## Objective
Output every line of the data exactly as it appears.

## Records for this task
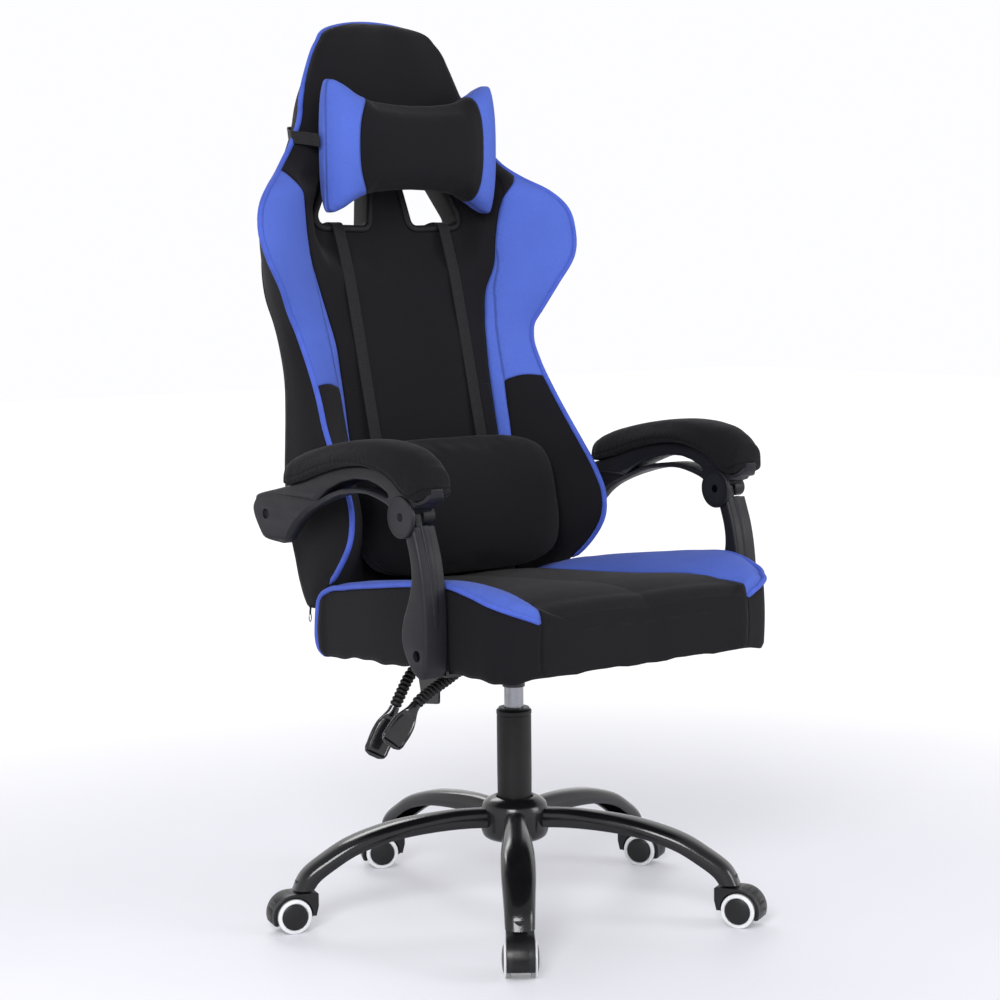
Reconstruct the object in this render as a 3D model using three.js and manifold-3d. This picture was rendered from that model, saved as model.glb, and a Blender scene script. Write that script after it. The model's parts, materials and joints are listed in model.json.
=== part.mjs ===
// Gaming chair: bucket seat on a five-leg caster base, with a reclining back and linked armrests.
// Millimetres, +Z up, the chair faces -Y, +X is on the right when it is seen from the front.
// The column axis is x = 0, y = 0 in the inner group, and the floor is z = 0.

import * as THREE from 'three';
import { mergeVertices } from 'three/addons/utils/BufferGeometryUtils.js';
import Module from 'manifold-3d';

const wasm = await Module();
wasm.setup();

// ---------------------------------------------------------------- driving dimensions

const CLEARANCE = 0.3; // running gap between touching pieces
const SETBACK = 23; // the column axis stands this far in front of the origin
const degrees = Math.PI / 180;

// Star base and casters
const LEG_COUNT = 5;
const FIRST_LEG_ANGLE = -37.5; // degrees, from straight ahead towards +X
const STEM_CIRCLE = 314; // radius of the caster stems
const HUB_RADIUS = 48;
const HUB_BOTTOM = 106;
const HUB_TOP = 166;
const LEG_WALL = 2.5; // pressed tube
const CASTER_TURNS = [0, -7, -76, 63, 3]; // rest angle of each caster against its leg, degrees
const WHEEL_RADIUS = 25;
const WHEEL_FACETS = 20;
const WHEEL_INNER = 13; // inner face of a wheel from the caster's middle
const WHEEL_RIM = 20.5; // outer face of the tread
const WHEEL_CAP = 25; // crown of the domed cap
const CASTER_TRAIL = 20; // axle behind the stem
const HOOD_HALF_WIDTH = 19;
const HOOD_WALL = 4.6;
const WHEEL_ROOM = 1.4; // between a wheel and its hood
const HOOD_RADIUS = WHEEL_RADIUS + WHEEL_ROOM + HOOD_WALL;
const STEM_RADIUS = 5.5;
const STEM_LENGTH = 24;
const AXLE_RADIUS = 3.5;
const AXLE_HEIGHT = WHEEL_RADIUS * Math.cos(Math.PI / WHEEL_FACETS); // the wheels stand on a flat facet
const COLLAR_HEIGHT = 3; // between a caster's hood and its leg
const LEG_END_HEIGHT = AXLE_HEIGHT + HOOD_RADIUS + COLLAR_HEIGHT + CLEARANCE; // underside of a leg's end

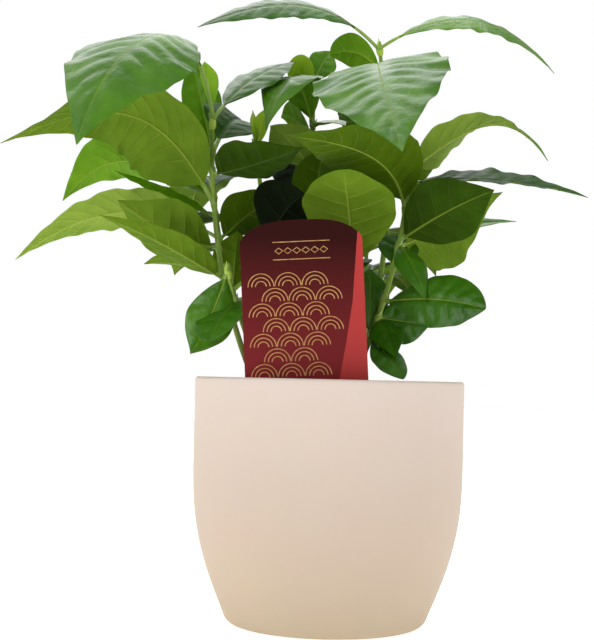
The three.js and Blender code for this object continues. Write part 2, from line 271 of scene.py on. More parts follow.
def part(points, quads, triangles, finish=0, tip_finish=None):
    """A piece of mesh as arrays. finish is the material number of each quad, or one number for all of them."""
    quad_finish = np.broadcast_to(finish, len(quads)).astype(np.int32)
    lone = quad_finish[0] if tip_finish is None else tip_finish
    triangle_finish = np.broadcast_to(lone, len(triangles)).astype(np.int32)
    return SimpleNamespace(
        points=points, quads=quads, triangles=triangles,
        quad_finish=quad_finish, triangle_finish=triangle_finish)


def joined(parts):
    """Several parts as one, with each part's corners renumbered after those of the parts before it."""
    shifts = np.cumsum([0] + [len(p.points) for p in parts[:-1]])
    return SimpleNamespace(
        points=np.concatenate([p.points for p in parts]),
        quads=np.concatenate([p.quads + s for p, s in zip(parts, shifts)]),
        triangles=np.concatenate([p.triangles + s for p, s in zip(parts, shifts)]),
        quad_finish=np.concatenate([p.quad_finish for p in parts]),
        triangle_finish=np.concatenate([p.triangle_finish for p in parts]))


def new_object(name, data):
    """A new object in the scene, at the origin."""
    made = bpy.data.objects.new(name, data)
    bpy.context.scene.collection.objects.link(made)
    return made


def make_piece(name, shape, finishes, slot=None, stands_for=(), smooth=True):
    """A Blender object of the shape, in metres at the origin, with its materials. A piece with a slot rides on the root
    body and hides the CAD nodes that it stands for.
    """
    mesh = bpy.data.meshes.new(name)
    faces = shape.quads.tolist() + shape.triangles.tolist()
    mesh.from_pydata(shape.points * MM, [], faces)
    numbers = np.concatenate([shape.quad_finish, shape.triangle_finish])
    mesh.polygons.foreach_set("material_index", numbers)
    mesh.polygons.foreach_set("use_smooth", np.full(len(faces), smooth))
    for finish in finishes:
        mesh.materials.append(finish)
    mesh.update()
    piece = new_object(name, mesh)
    if slot is None:
        return
    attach(piece, "root")
    if stands_for:
        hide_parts(*stands_for)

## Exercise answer
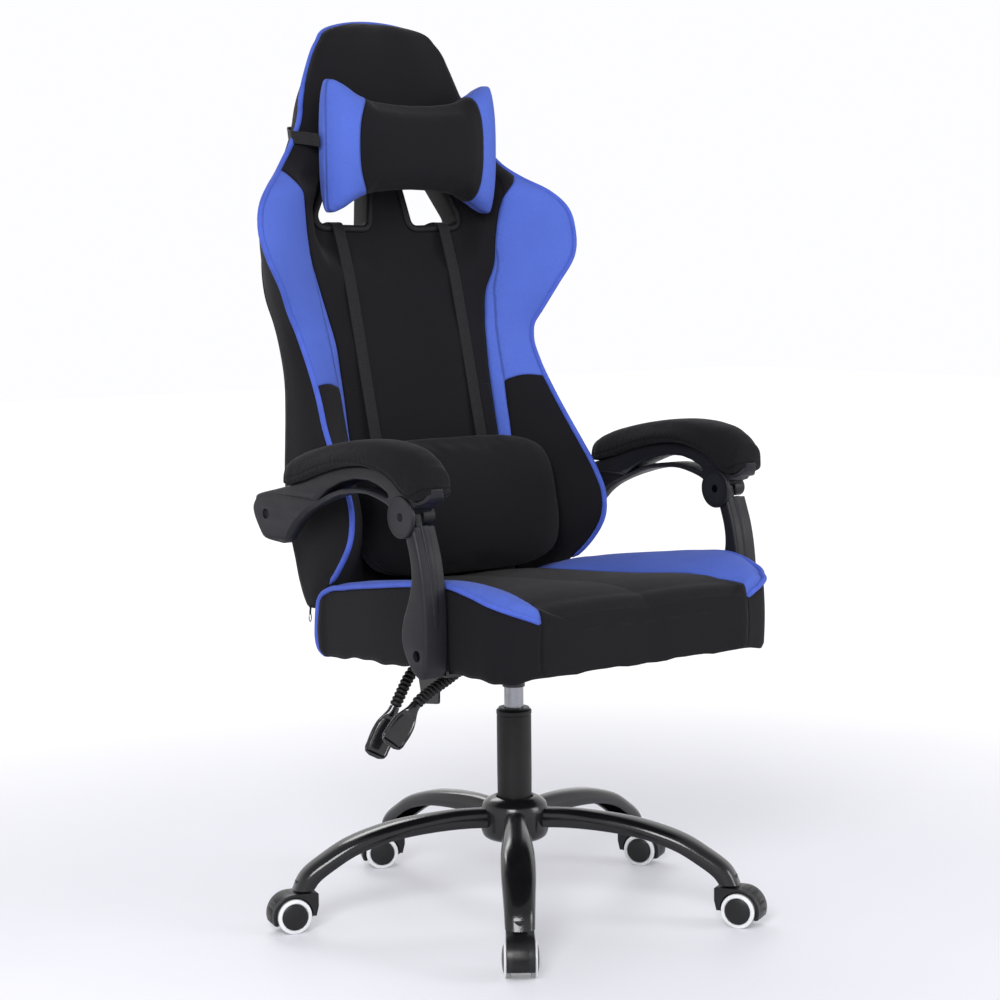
Reconstruct the object in this render as a 3D model using three.js and manifold-3d. This picture was rendered from that model, saved as model.glb, and a Blender scene script. Write that script after it. The model's parts, materials and joints are listed in model.json.
=== part.mjs ===
// Gaming chair: bucket seat on a five-leg caster base, with a reclining back and linked armrests.
// Millimetres, +Z up, the chair faces -Y, +X is on the right when it is seen from the front.
// The column axis is x = 0, y = 0 in the inner group, and the floor is z = 0.

import * as THREE from 'three';
import { mergeVertices } from 'three/addons/utils/BufferGeometryUtils.js';
import Module from 'manifold-3d';

const wasm = await Module();
wasm.setup();

// ---------------------------------------------------------------- driving dimensions

const CLEARANCE = 0.3; // running gap between touching pieces
const SETBACK = 23; // the column axis stands this far in front of the origin
const degrees = Math.PI / 180;

// Star base and casters
const LEG_COUNT = 5;
const FIRST_LEG_ANGLE = -37.5; // degrees, from straight ahead towards +X
const STEM_CIRCLE = 314; // radius of the caster stems
const HUB_RADIUS = 48;
const HUB_BOTTOM = 106;
const HUB_TOP = 166;
const LEG_WALL = 2.5; // pressed tube
const CASTER_TURNS = [0, -7, -76, 63, 3]; // rest angle of each caster against its leg, degrees
const WHEEL_RADIUS = 25;
const WHEEL_FACETS = 20;
const WHEEL_INNER = 13; // inner face of a wheel from the caster's middle
const WHEEL_RIM = 20.5; // outer face of the tread
const WHEEL_CAP = 25; // crown of the domed cap
const CASTER_TRAIL = 20; // axle behind the stem
const HOOD_HALF_WIDTH = 19;
const HOOD_WALL = 4.6;
const WHEEL_ROOM = 1.4; // between a wheel and its hood
const HOOD_RADIUS = WHEEL_RADIUS + WHEEL_ROOM + HOOD_WALL;
const STEM_RADIUS = 5.5;
const STEM_LENGTH = 24;
const AXLE_RADIUS = 3.5;
const AXLE_HEIGHT = WHEEL_RADIUS * Math.cos(Math.PI / WHEEL_FACETS); // the wheels stand on a flat facet
const COLLAR_HEIGHT = 3; // between a caster's hood and its leg
const LEG_END_HEIGHT = AXLE_HEIGHT + HOOD_RADIUS + COLLAR_HEIGHT + CLEARANCE; // underside of a leg's end

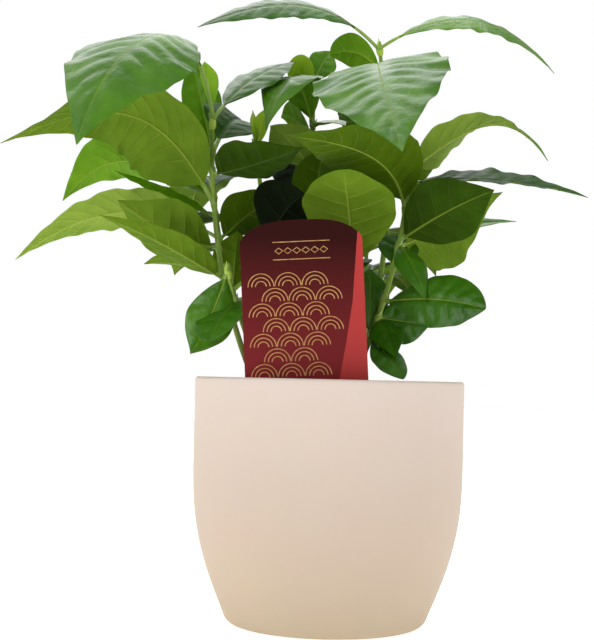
The three.js and Blender code for this object continues. Write part 2, from line 271 of scene.py on. More parts follow.
def part(points, quads, triangles, finish=0, tip_finish=None):
    """A piece of mesh as arrays. finish is the material number of each quad, or one number for all of them."""
    quad_finish = np.broadcast_to(finish, len(quads)).astype(np.int32)
    lone = quad_finish[0] if tip_finish is None else tip_finish
    triangle_finish = np.broadcast_to(lone, len(triangles)).astype(np.int32)
    return SimpleNamespace(
        points=points, quads=quads, triangles=triangles,
        quad_finish=quad_finish, triangle_finish=triangle_finish)


def joined(parts):
    """Several parts as one, with each part's corners renumbered after those of the parts before it."""
    shifts = np.cumsum([0] + [len(p.points) for p in parts[:-1]])
    return SimpleNamespace(
        points=np.concatenate([p.points for p in parts]),
        quads=np.concatenate([p.quads + s for p, s in zip(parts, shifts)]),
        triangles=np.concatenate([p.triangles + s for p, s in zip(parts, shifts)]),
        quad_finish=np.concatenate([p.quad_finish for p in parts]),
        triangle_finish=np.concatenate([p.triangle_finish for p in parts]))


def new_object(name, data):
    """A new object in the scene, at the origin."""
    made = bpy.data.objects.new(name, data)
    bpy.context.scene.collection.objects.link(made)
    return made


def make_piece(name, shape, finishes, slot=None, stands_for=(), smooth=True):
    """A Blender object of the shape, in metres at the origin, with its materials. A piece with a slot rides on the root
    body and hides the CAD nodes that it stands for.
    """
    mesh = bpy.data.meshes.new(name)
    faces = shape.quads.tolist() + shape.triangles.tolist()
    mesh.from_pydata(shape.points * MM, [], faces)
    numbers = np.concatenate([shape.quad_finish, shape.triangle_finish])
    mesh.polygons.foreach_set("material_index", numbers)
    mesh.polygons.foreach_set("use_smooth", np.full(len(faces), smooth))
    for finish in finishes:
        mesh.materials.append(finish)
    mesh.update()
    piece = new_object(name, mesh)
    if slot is None:
        return
    attach(piece, "root")
    if stands_for:
        hide_parts(*stands_for)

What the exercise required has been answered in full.